§ **DIRECTION**
Return verbatim everything from the first line through the line that contains "for node in", and stop there.

§ **GIVEN MATERIAL**
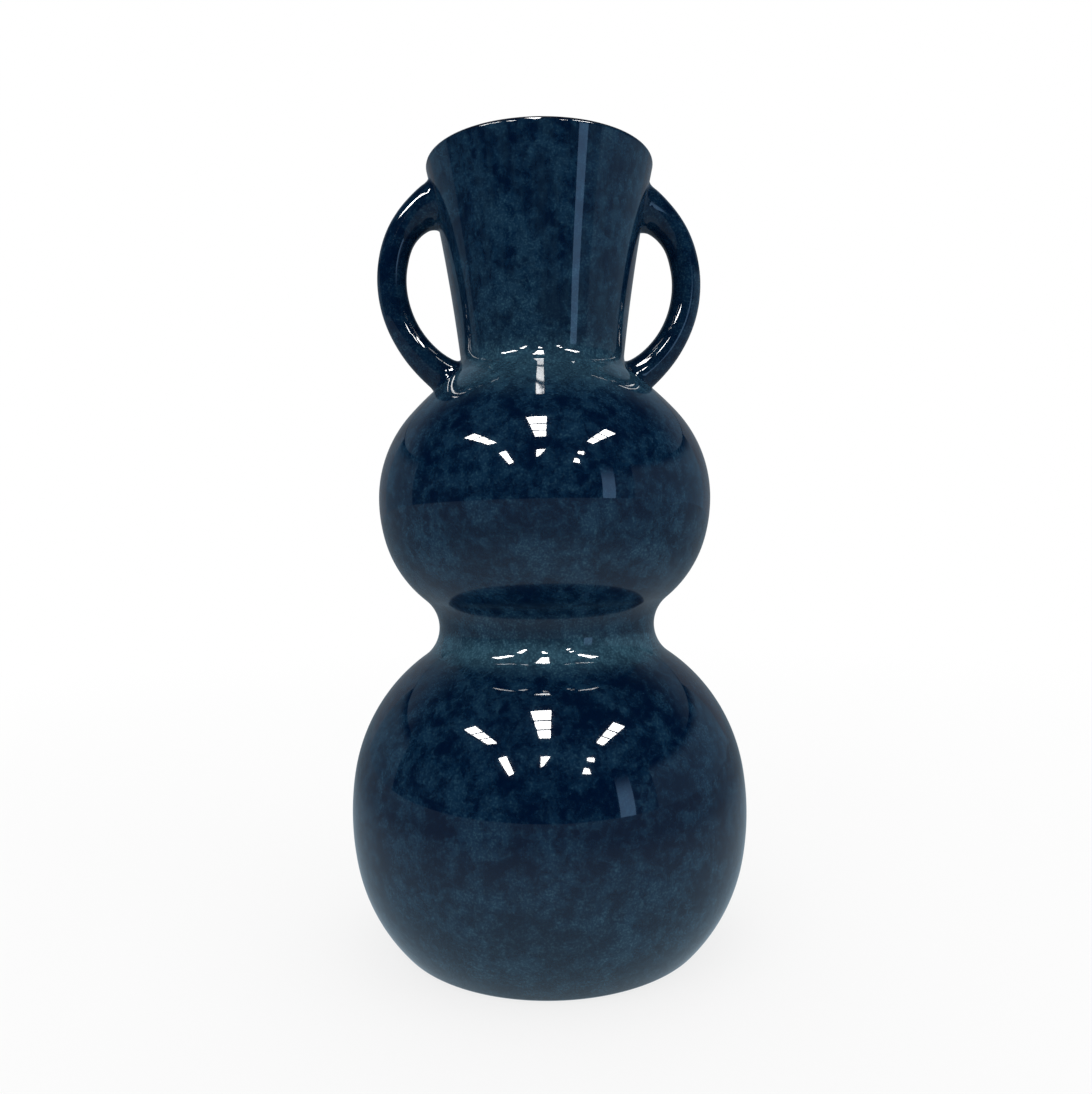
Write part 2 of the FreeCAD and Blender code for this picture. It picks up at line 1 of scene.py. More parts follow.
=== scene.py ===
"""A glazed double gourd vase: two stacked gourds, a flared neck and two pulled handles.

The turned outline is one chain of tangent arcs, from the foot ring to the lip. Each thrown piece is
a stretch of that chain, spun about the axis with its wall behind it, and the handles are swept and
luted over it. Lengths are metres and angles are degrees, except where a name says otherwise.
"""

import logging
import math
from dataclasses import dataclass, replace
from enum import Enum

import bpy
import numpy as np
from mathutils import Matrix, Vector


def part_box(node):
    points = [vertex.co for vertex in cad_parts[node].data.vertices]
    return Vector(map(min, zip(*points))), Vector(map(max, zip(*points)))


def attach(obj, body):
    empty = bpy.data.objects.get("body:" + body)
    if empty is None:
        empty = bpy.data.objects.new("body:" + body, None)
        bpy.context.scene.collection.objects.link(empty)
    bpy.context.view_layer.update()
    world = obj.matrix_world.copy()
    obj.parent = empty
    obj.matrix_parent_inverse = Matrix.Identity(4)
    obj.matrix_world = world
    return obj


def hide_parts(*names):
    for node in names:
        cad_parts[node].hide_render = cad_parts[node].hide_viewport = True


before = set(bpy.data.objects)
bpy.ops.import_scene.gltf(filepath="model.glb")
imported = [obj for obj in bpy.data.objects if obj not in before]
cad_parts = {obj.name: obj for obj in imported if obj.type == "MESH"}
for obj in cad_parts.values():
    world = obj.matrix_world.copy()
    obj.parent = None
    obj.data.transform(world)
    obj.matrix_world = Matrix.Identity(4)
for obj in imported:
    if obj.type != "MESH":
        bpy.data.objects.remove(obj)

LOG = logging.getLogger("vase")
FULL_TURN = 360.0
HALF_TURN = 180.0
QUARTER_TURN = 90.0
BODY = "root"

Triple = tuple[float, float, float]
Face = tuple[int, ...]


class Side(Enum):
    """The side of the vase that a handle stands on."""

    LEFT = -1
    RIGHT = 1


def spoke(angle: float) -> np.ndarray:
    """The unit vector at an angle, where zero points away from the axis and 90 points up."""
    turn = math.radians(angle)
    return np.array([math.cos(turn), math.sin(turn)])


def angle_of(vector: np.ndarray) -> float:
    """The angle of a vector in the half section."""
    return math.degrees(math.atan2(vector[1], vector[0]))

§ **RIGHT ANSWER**
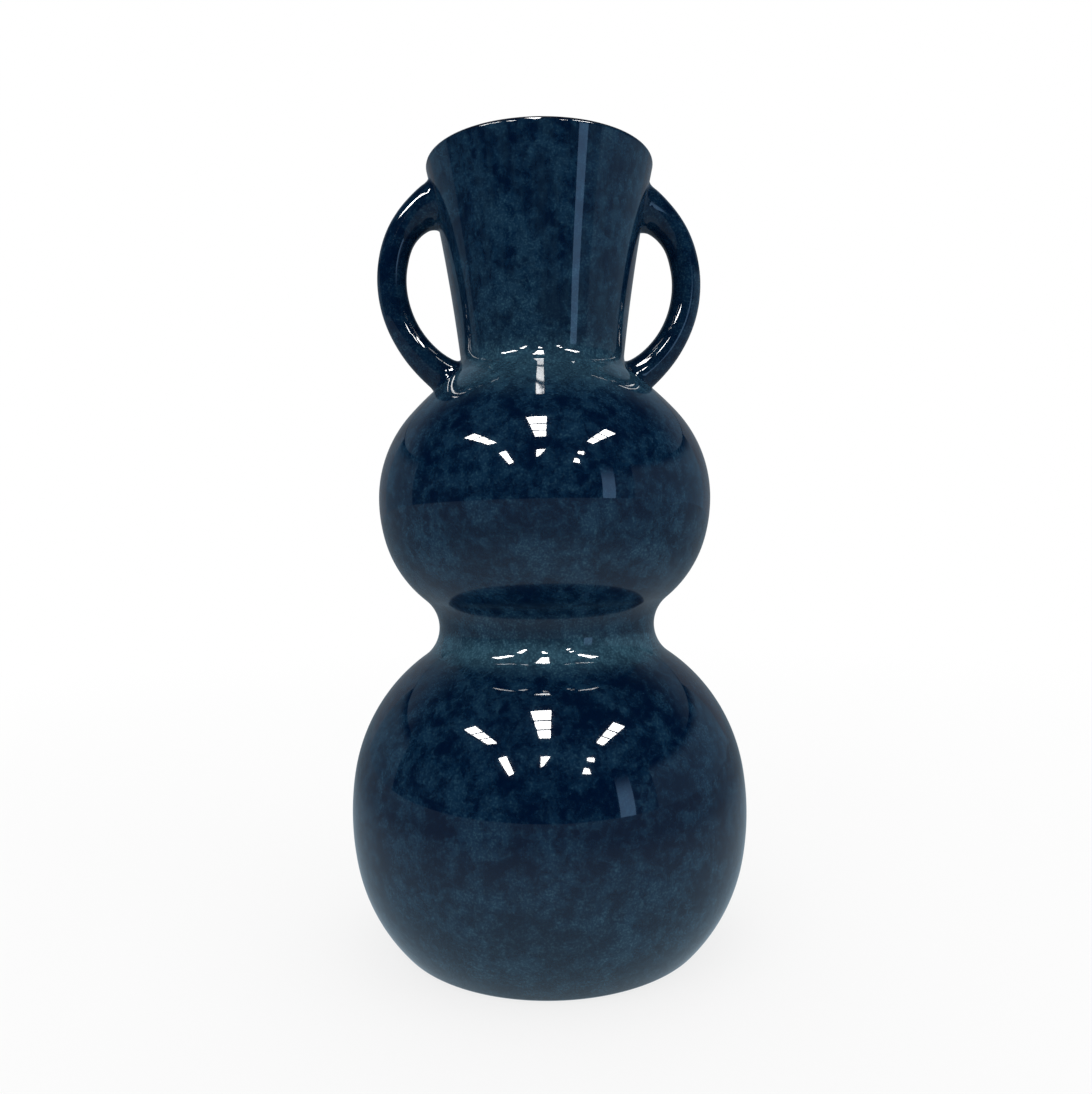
Write part 2 of the FreeCAD and Blender code for this picture. It picks up at line 1 of scene.py. More parts follow.
=== scene.py ===
"""A glazed double gourd vase: two stacked gourds, a flared neck and two pulled handles.

The turned outline is one chain of tangent arcs, from the foot ring to the lip. Each thrown piece is
a stretch of that chain, spun about the axis with its wall behind it, and the handles are swept and
luted over it. Lengths are metres and angles are degrees, except where a name says otherwise.
"""

import logging
import math
from dataclasses import dataclass, replace
from enum import Enum

import bpy
import numpy as np
from mathutils import Matrix, Vector


def part_box(node):
    points = [vertex.co for vertex in cad_parts[node].data.vertices]
    return Vector(map(min, zip(*points))), Vector(map(max, zip(*points)))


def attach(obj, body):
    empty = bpy.data.objects.get("body:" + body)
    if empty is None:
        empty = bpy.data.objects.new("body:" + body, None)
        bpy.context.scene.collection.objects.link(empty)
    bpy.context.view_layer.update()
    world = obj.matrix_world.copy()
    obj.parent = empty
    obj.matrix_parent_inverse = Matrix.Identity(4)
    obj.matrix_world = world
    return obj


def hide_parts(*names):
    for node in names:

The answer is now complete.